Rabu 12 Sep 2018 17:53 WIB

Rupiah Dinilai Tangguh Hadapi Dolar AS

Situasi Indonesia dinilai lebih baik dibanding Argentina dan Turki.

Rep: Iit Septyaningsih/ Red: Teguh Firmansyah
Petugas menghitung uang pecahan dolar Amerika Serikat di gerai penukaran mata uang asing di Jakarta, Selasa (4/9). Nilai tukar Rupiah terhadap Dollar AS melemah menjadi Rp14.940 per dolar AS pada perdagangan hari ini.
Foto: Rivan Awal Lingga/Antara
Petugas menghitung uang pecahan dolar Amerika Serikat di gerai penukaran mata uang asing di Jakarta, Selasa (4/9). Nilai tukar Rupiah terhadap Dollar AS melemah menjadi Rp14.940 per dolar AS pada perdagangan hari ini.

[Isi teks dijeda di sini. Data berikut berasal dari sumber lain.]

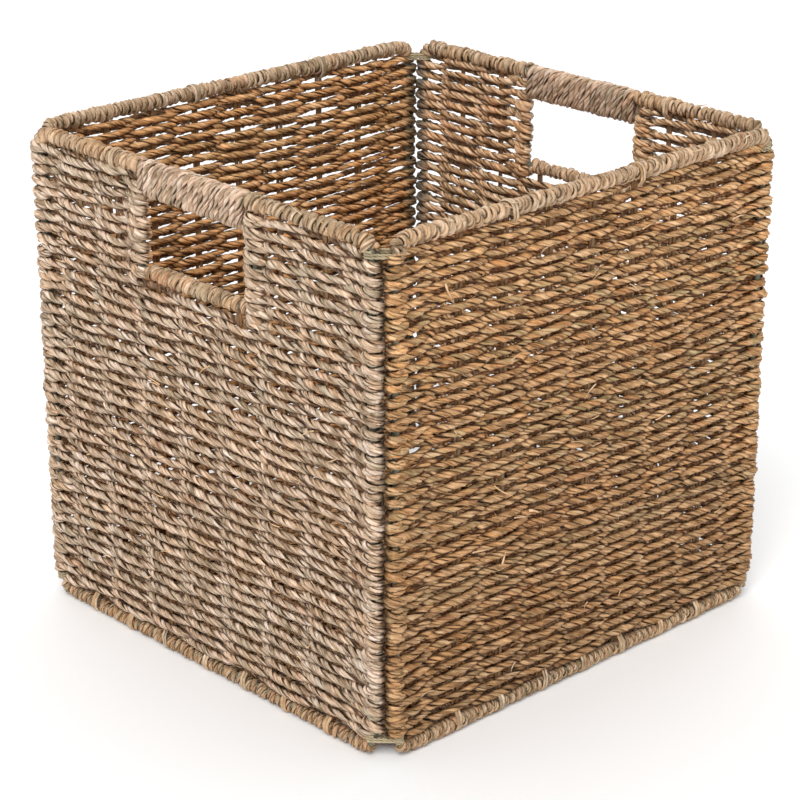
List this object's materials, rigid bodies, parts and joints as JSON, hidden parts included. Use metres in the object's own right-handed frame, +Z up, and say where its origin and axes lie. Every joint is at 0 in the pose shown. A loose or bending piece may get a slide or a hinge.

REPUBLIKA.CO.ID, JAKARTA -- Kurs rupiah dinilai masih cukup kuat di tengah pelemahan mata uang sejumlah negara. Bahkan rupiah termasuk paling tangguh dibandingkan mata uang enam negara anggota G-20.

Deputi Bidang Kajian dan Pengelolaan Isu-isu Ekonomi Strategis Kantor Staf Presiden (KSP) Denni Puspa Purbasari menegaskan pelemahan rupiah tidak akan mencapai titik krisis moneter seperti 1998.

Pemerintah tidak panik, tetapi lebih mawas diri dalam mengobservasi data market Indonesia serta berbagai perkembangan terkini di dunia internasional.  "Situasi Indonesia ini jauh berbeda dibandingkan kondisi pada 1998 atau 2008. Satu hal yang pasti cadangan devisa kita jauh lebih kuat, lima kali lebih kuat dibanding 1998," kata Denni melalui siaran pers, Rabu, (12/9).

Cadangan devisa Indonesia, kata dia, per akhir Juli 2018 mencapai 118,3 miliar dolar AS. Sementara saat terjadi krisis ekonomi tahun 1998, cadangan devisa Indonesia hanya sebesar 23,61 miliar dolar AS.

Indikator positif lainnya, kata Denni, Bank Indonesia (BI) mencatat adanya aliran masuk modal asing sebesar 4,5 miliar dolar AS ke Indonesia. Selain itu, pertumbuhan ekonomi juga solid serta tidak ada masalah dengan peringkat surat utang pemerintah.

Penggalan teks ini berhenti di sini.